The next day, Kangos, now Cynthia Baker, received a phone call from a Wellesley administrator who told her about her record being broken. “Wow,” she said. “That’s great.” Then she was told the new record holder was a boy, and she grew angry.

“I’ll be upset if they give him the record,” said Baker, who earned a swimming scholarship to Alabama.

She added: “There’s a reason these records are girls’ records. If there was no difference in boys’ strength, then it would be a unisex record. It’s really not fair. The more I thought about it, the more I couldn’t believe it.”

Paul Wetzel, a spokesman for the Massachusetts Interscholastic Athletic Association, said the state’s swimming committee would meet after the season, and among the topics on the table would be Higgins’s record swim.

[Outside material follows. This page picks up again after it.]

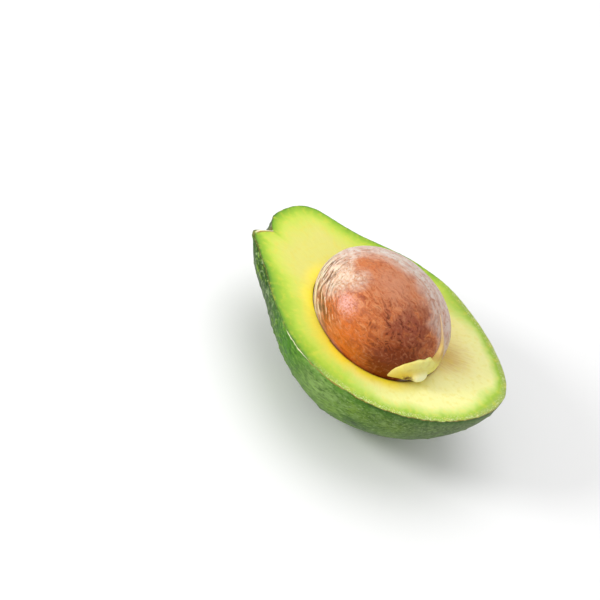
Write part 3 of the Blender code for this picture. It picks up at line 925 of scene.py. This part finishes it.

“They are going to look for ways to deal with a boy holding a record in a girl’s sport,” he said, “Because sooner or later, I guess, some boy is going to come along and be the fastest swimmer.”

Rachel Moore of Andover is the top female swimmer in the state. At the North Division sectional meet, Moore, who plans to swim at Virginia on a swimming scholarship, was timed in a state-best 23.42 in the 50 freestyle.

But she will not swim the event at the state meet. Instead she will race in the 100 backstroke and 100 butterfly.

“I was not going to put her in the 50 free just to satisfy everyone who wants to see Rachel beat the boys,” Fitzgerald, Moore’s coach, said.

Fitzgerald said she hoped a girl prevailed in the race, but saw a silver lining in a boy triumphing.

“At least the M.I.A.A. will have to take action,” she said. “They can’t have a boy be the girls state champion.”